If you are using a logo in the center of the code, keep it small. QR codes have built-in redundancy that lets them be partially obscured and still scan, but a logo that is too large exceeds that redundancy and breaks scanning even though the code looks intact visually.
Always add a short line of text near the code telling people what it does. Scan to view our menu, scan to visit our website, or even just Scan me. An unexplained QR code gets ignored. A brief prompt dramatically improves how many people actually use it.
Frequently Asked Questions
Do free QR codes expire?
Static QR codes generated by free tools never expire. The URL is encoded permanently into the code itself and will continue to work as long as the destination website is active. Dynamic QR codes from free tiers of paid services may expire or stop working if the service changes its pricing.
Can I use a QR code on a dark background?
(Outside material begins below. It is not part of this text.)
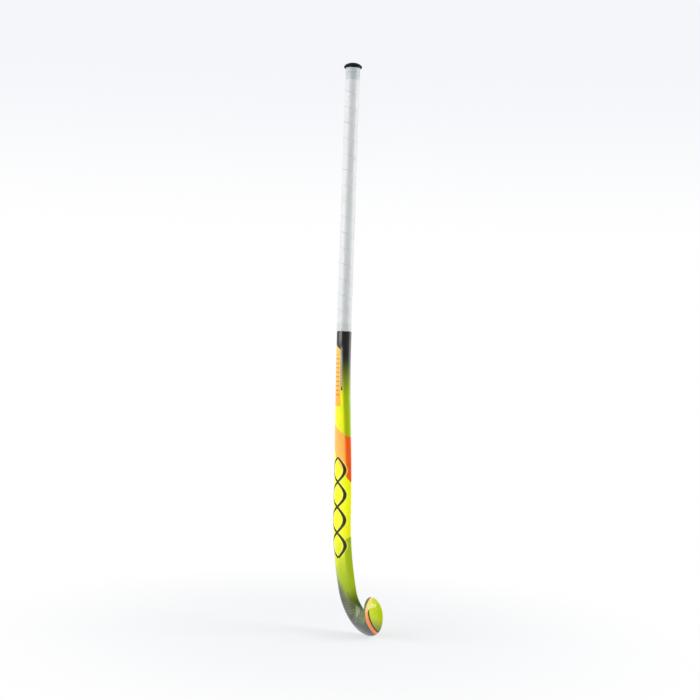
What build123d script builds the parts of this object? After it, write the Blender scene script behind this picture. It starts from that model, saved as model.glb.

Yes, but you need to maintain strong contrast. If your background is dark, you would need to invert the code so the pattern uses a lighter color on a dark background. Test carefully before using this approach, as inverted codes can scan inconsistently on some devices.
What format should I download my QR code in?
SVG is the best format for anything printed because it scales to any size without losing sharpness. PNG at a high resolution, at least 1000 by 1000 pixels, is a good alternative. Avoid JPEG format entirely, as its compression creates visual noise around the sharp edges of the code that can interfere with scanning.
What if my website URL changes after I create the code?
You would need to generate a new QR code for the new URL and replace the old one on any materials where it appears. If URL stability is a concern, consider using a URL shortener or redirect that you control, so you can update the destination without remaking the QR code.
Can a QR code hold more than just a website link?
Yes. QR codes can hold plain text, email addresses, phone numbers, SMS messages, WiFi network credentials, contact card information, geographic coordinates, and more. Different generators support different content types.